Leading his people through those turbulent times, “Chief Pocatello, from some perspectives, was seen as the bad guy, and from other perspectives as the good guy,” said Laverne Beech, Shoshone-Bannock tribe spokesperson.
In 1949, Shoshone Chief Pabawena wrote Utah Senator Arthur V. Watkins:
“We are the northwestern band of the Shoshone pretty poor conditions and their children’s starving their fathers no work everything pretty hard for us no money….We are have received no anything from the Government since the treaty was made in Box Elder treaty on July 30, 1863.”
Today, Pocatello, Idaho was named in the chief’s honor; Fort Hall has a casino, and America has the memory of the Lemhi Shoshone’s most famous tribal member-Sacagawea.
Syd Albright is a writer/journalist/biographer living in Post Falls. Contact him at [email protected].
The name Pocatello…
Chief Pocatello was born around 1815 in the Grouse Creek area of Northwestern Utah, southwest of today’s Oakley, Idaho. Whites called him Pocatello, but he called himself Tonaioza, meaning “buffalo robe.” The Pocatello name was likely created by whites, as there is no “L” in the Shoshone language.

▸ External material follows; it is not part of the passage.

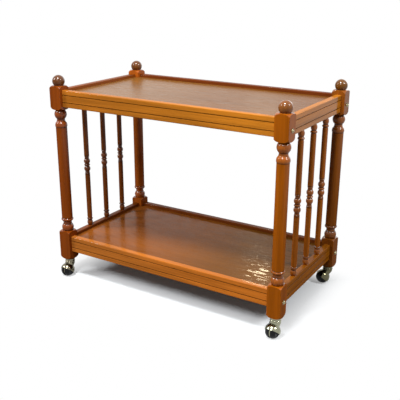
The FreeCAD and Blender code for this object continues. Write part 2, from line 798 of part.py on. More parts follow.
# a nut stands across its rail, its head flush with the inner face
for nut, (side_x, side_y) in zip(nuts, list(CORNERS.values()) * len(TIERS)):
    nut.Placement.Rotation = FreeCAD.Rotation(FreeCAD.Vector(1, 0, 0), 90 * -side_y)
    inner_face = (post_y - rail_thickness / 2) * side_y
    nut.setExpression("Placement.Base.y", inner_face.text)

group("frame_bolts", bolts)
group("barrel_nuts", nuts)
group("locating_dowels", locating_dowels)
group("end_rail_dowels", end_dowels)

# ---- casters: each stands at its swivel axis, with +X the way the wheels trail ---------------

BALL = (caster_trail, axle_height, ZERO)


def caster_socket(corner):
    """The sleeve driven into the post, with a flange under its foot."""
    body = new_body(f"caster_socket_{corner}")
    bore = stem_radius + stem_running_gap
    foot = caster_height - socket_flange_height
    top = caster_height + socket_length
    path = Outline(new_sketch(body, "sleeve", "XZ_Plane"), bore, foot)
    path.line(socket_flange_radius, foot).line(socket_flange_radius, caster_height)
    path.line(socket_outer_radius, caster_height).line(socket_outer_radius, top)
    path.line(bore, top)
    turn(body, "Revolution", "turned_sleeve", path.close())
    return body


def caster_stem(corner):
    body = new_body(f"caster_stem_{corner}")
    foot = stem_foot
    top = caster_height + stem_reach
    groove_top = top - stem_groove_drop
    groove_radius = stem_radius - stem_groove_depth
    path = Outline(new_sketch(body, "pin", "XZ_Plane"), ZERO, foot)
    path.line(stem_radius, foot).line(stem_radius, groove_top - stem_groove_width)
    path.line(groove_radius, groove_top - stem_groove_width).line(groove_radius, groove_top)
    path.line(stem_radius, groove_top).line(stem_radius, top - stem_tip_taper)
    path.line(stem_radius - stem_tip_taper / 2, top).line(ZERO, top)
    turn(body, "Revolution", "turned_pin", path.close())
    return body


def half_ball(body, name, radius):
    """Half a disc round the wheel centre, to be turned into a ball."""
    path = Outline(new_sketch(body, name, "XZ_Plane", BALL), ZERO, -radius)
    path.arc(radius, ZERO, radius, 1).arc(ZERO, radius, radius, 1)
    return path.close()


def caster_hood(corner):
    """A cast shell over the wheels, with the collar above it and a web between the wheels."""
    body = new_body(f"caster_hood_{corner}")
    turn(body, "Revolution", "ball", half_ball(body, "ball_section", hood_outer_radius))

    # the neck leans from the round collar over the swivel axis into the side of the ball
    lower_ring_top = collar_top - collar_ring_height - collar_waist_height
    neck_top = lower_ring_top - collar_ring_height
    neck_shoulder = neck_top - neck_shoulder_drop
    neck_foot = axle_height + neck_foot_rise
    rings = [
        ("neck_top", neck_top, ZERO, collar_waist_radius),
        ("neck_shoulder", neck_shoulder, caster_trail - neck_shoulder_lead, neck_shoulder_radius),
        ("neck_middle", (neck_top + neck_foot) / 2, caster_trail - neck_middle_lead, neck_middle_radius),
        ("neck_foot", neck_foot, caster_trail - neck_foot_lead, neck_foot_radius),
    ]
    sections = []
    for name, level, centre, radius in rings:
        ring = new_sketch(body, name, "XY_Plane", (ZERO, ZERO, level))
        sections.append(circles(ring, radius, [(centre, ZERO)]))
    neck = body.newObject("PartDesign::AdditiveLoft", "neck")
    neck.Profile = sections[0]
    neck.Sections = sections[1:]

    collar = Outline(new_sketch(body, "collar_section", "XZ_Plane"), ZERO, neck_top)
    collar.line(collar_waist_radius, neck_top)
    collar.arc(collar_waist_radius, lower_ring_top, collar_ring_round, 1)
    collar.line(collar_waist_radius, lower_ring_top + collar_waist_height)
    collar.arc(collar_waist_radius, collar_top, collar_ring_round, 1)
    collar.line(ZERO, collar_top)
    turn(body, "Revolution", "collar", collar.close())
    turn(body, "Groove", "cavity", half_ball(body, "cavity_section", hood_inner_radius))

    # the rim lies in a plane tipped towards the trailing side, just past the wheel centre
    across, drop = cosine(hood_rim_tilt), sine(hood_rim_tilt)

    def from_rim(outward, sideways):
        return outward * across + sideways * drop, sideways * across - outward * drop

    far = hood_outer_radius * 2
    mouth_sketch = new_sketch(body, "mouth_section", "XZ_Plane", BALL)
    mouth = Outline(mouth_sketch, *from_rim(hood_rim_reach, -far))
    mouth.line(*from_rim(far, -far)).line(*from_rim(far, far)).line(*from_rim(hood_rim_reach, far))
    extrude(body, "Pocket", "mouth", mouth.close(), None, symmetric=True)

    root_radius = hood_inner_radius + hood_wall / 2
    rim_root = leg(root_radius, hood_rim_reach)
    rim_web = leg(web_radius, hood_rim_reach)
    web_sketch = new_sketch(body, "web_section", "XZ_Plane", BALL)
    web = Outline(web_sketch, *from_rim(hood_rim_reach, rim_root))
    web.arc(*from_rim(hood_rim_reach, -rim_root), root_radius, 1, large=True)
    web.line(*from_rim(hood_rim_reach, -rim_web))
    web.arc(*from_rim(hood_rim_reach, rim_web), web_radius, 1)
    extrude(body, "Pad", "web", web.close(), web_thickness, symmetric=True)

    axle_seat = circles(new_sketch(body, "axle_seat", "XZ_Plane", BALL), axle_radius, [(ZERO, ZERO)])
    extrude(body, "Pocket", "axle_bore", axle_seat, web_thickness * 2, symmetric=True)
    seat = new_sketch(body, "stem_seat", "XY_Plane", (ZERO, ZERO, collar_top))
    circles(seat, stem_radius, [(ZERO, ZERO)])
    extrude(body, "Pocket", "stem_bore", seat, collar_top - stem_foot)
    return body


WHEEL = (ZERO, axle_height, caster_trail)


def caster_axle(corner):
    """The pin pressed through the web, with a wheel turning on each end."""
    body = new_body(f"caster_axle_{corner}")
    reach = wheel_inner_face + wheel_bore_depth - axle_end_play
    path = Outline(new_sketch(body, "pin", "YZ_Plane", WHEEL), -reach, ZERO)
    path.line(reach, ZERO).line(reach, axle_radius).line(-reach, axle_radius)
    turn(body, "Revolution", "turned_pin", path.close(), "H_Axis")
    return body


def caster_wheel(corner, number):
    """A half-ball wheel with a dished outer face and a raised cap over the axle."""
    body = new_body(f"caster_wheel_{corner}_{number}")
    side = -1 if number == 1 else 1
    bore = axle_radius + axle_running_gap
    bore_end = wheel_inner_face + wheel_bore_depth
    face_radius = leg(wheel_ball_radius, wheel_outer_face)
    dish_radius = face_radius - wheel_dish_margin
    dish_level = wheel_outer_face - wheel_dish_depth
    sketch = new_sketch(body, "wheel_section", "YZ_Plane", WHEEL)
    path = Outline(sketch, wheel_inner_face * side, bore)
    path.line(wheel_inner_face * side, wheel_rim_radius)
    path.arc(wheel_outer_face * side, face_radius, wheel_ball_radius, -side)
    path.line(wheel_outer_face * side, dish_radius)
    path.line(dish_level * side, dish_radius - wheel_dish_depth)
    path.line(dish_level * side, wheel_cap_radius + wheel_dish_depth)
    path.line(wheel_outer_face * side, wheel_cap_radius)
    path.line(wheel_outer_face * side, ZERO)
    path.line(bore_end * side, ZERO)
    path.line(bore_end * side, bore)
    turn(body, "Revolution", "turned_wheel", path.close(), "H_Axis")
    return body


for corner, (side_x, side_y) in CORNERS.items():
    pieces = [caster_socket(corner), caster_stem(corner), caster_hood(corner), caster_axle(corner)]
    pieces += [caster_wheel(corner, number) for number in (1, 2)]
    for piece in pieces:
        place(piece, post_x * side_x, post_y * side_y, ZERO, caster_turn[corner])
    nodes.extend(pieces)

# ---- check and write ----------------------------------------------------------------------

doc.recompute()
failed = [item.Name for item in doc.Objects if {"Invalid", "Error"} & set(item.State)]
if failed:
    raise RuntimeError(f"failed to build: {failed}")

os.makedirs("parts", exist_ok=True)
for node in nodes:
    shape = node.Shape
    if shape.isNull() or not shape.isValid():
        raise RuntimeError(f"bad shape: {node.Label}")
    shape.exportStep(f"parts/{node.Label}.step")
print(len(nodes), "nodes written")
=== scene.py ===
import bpy
import math
from mathutils import Matrix, Vector


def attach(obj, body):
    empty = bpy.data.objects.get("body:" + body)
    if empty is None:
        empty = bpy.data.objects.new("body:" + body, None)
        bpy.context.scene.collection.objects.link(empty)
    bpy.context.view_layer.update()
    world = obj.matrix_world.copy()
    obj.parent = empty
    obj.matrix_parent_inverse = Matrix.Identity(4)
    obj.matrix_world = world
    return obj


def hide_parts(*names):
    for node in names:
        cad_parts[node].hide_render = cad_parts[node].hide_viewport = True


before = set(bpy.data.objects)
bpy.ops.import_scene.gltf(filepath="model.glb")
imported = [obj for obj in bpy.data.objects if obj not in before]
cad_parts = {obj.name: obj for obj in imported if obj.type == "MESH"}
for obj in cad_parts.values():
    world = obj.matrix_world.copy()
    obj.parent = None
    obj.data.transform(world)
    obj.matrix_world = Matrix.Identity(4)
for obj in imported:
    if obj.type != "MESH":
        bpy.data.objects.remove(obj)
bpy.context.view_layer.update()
MM = 0.001

# ---- Turned posts ---------------------------------------------------------------
# Four posts of stained hardwood, each turned from one square blank. The lathe leaves
# a square block at each tier and a ball on top, and a satin lacquer goes over all.

POST_X, POST_Y = 361 * MM, 190 * MM
POST_HALF_SIDE = 20 * MM
POST_EDGE_ROUND = 1.8 * MM
POST_FOOT, LOWER_BLOCK_TOP = 58 * MM, 152 * MM
FOOT_NECK, FOOT_RING, SHAFT_FOOT = 174.13 * MM, 185.53 * MM, 192.53 * MM
SHAFT_TOP, BELL_LIP, BELL_WAIST, HEAD_NECK = 481.63 * MM, 483.63 * MM, 494.63 * MM, 506.63 * MM
SHAFT_RINGS = [(200 + 35 * i) * MM for i in range(8)]
UPPER_BLOCK_FOOT, UPPER_BLOCK_TOP = 534 * MM, 605 * MM
FINIAL_SEAT, POST_TOP = 607.5 * MM, 635 * MM
SHOULDER_FLAT, SHAFT_RADIUS, BALL_RADIUS = 16 * MM, 16.6 * MM, 18 * MM
FINIAL_RING_RADIUS, BLOCK_FOOT_ROUND = 13.5 * MM, 12.5 * MM
LATHE_CLEAR = 34 * MM
TOUCH = 0.01 * MM

CORNERS = {
    "front_left": (-1, -1),
    "front_right": (1, -1),
    "back_left": (-1, 1),
    "back_right": (1, 1),
}

POST_TONES = {
    "front_left": ("853E0C", "5F3410"),
    "front_right": ("9B5006", "7A4512"),
    "back_left": ("A25214", "663910"),
    "back_right": ("884A12", "643C08"),
}
FINIAL_DRIFT = (603 * MM, 610 * MM)
# Each crease of the turning is a level and how far the painted shade reaches from it.
POST_SHADED_CREASES = [
    (level * MM, reach * MM)
    for level, reach in (
        (153.6, 1.6), (174.1, 2.0), (185.5, 1.4), (193.2, 1.6),
        (481.4, 1.6), (506.6, 2.0), (532.2, 1.6), (606.6, 1.5),
    )
]
POST_BEADS = [(low * MM, high * MM) for low, high in ((153, 192), (482, 533), (606, 636))]
# A lacquer is its gloss on upright faces, on faces that look up, and high on the right end.
SATIN, RAIL_SATIN, BARE = (0.06, 0.9, 0.35), (0.04, 0.38, 0.5), (0.0, 0.0, 0.0)
BURNISH = 0.27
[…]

Details of Chief Pocatello’s burial…
Judge Walter T. Oliver wrote, “First we took the chief and wound all his clothing around him, then tied his guns, knives, and all his hunting equipment and relics to the clothing with willow thongs and tossed him out into the middle of the spring, and he went to the bottom quickly. Then the Indians took the eighteen head of horses, killed them one by one and rolled them into the spring on top of the old man, and they two were soon out of sight, for the spring is said to have no bottom.” The burial site is now covered by the American Falls Reservoir.
The Judge remembers the chief…
“As I remember Chief Pocatello, he was 70 years old, about 5 feet 10 inches tall, straight as a sapling and pretty good-looking old man. He was always pleasant and I have spent many hours talking with him for he often came to see me and my wife, sort of liked us, sometimes he would stay three or four days and camp a few rods from my house.”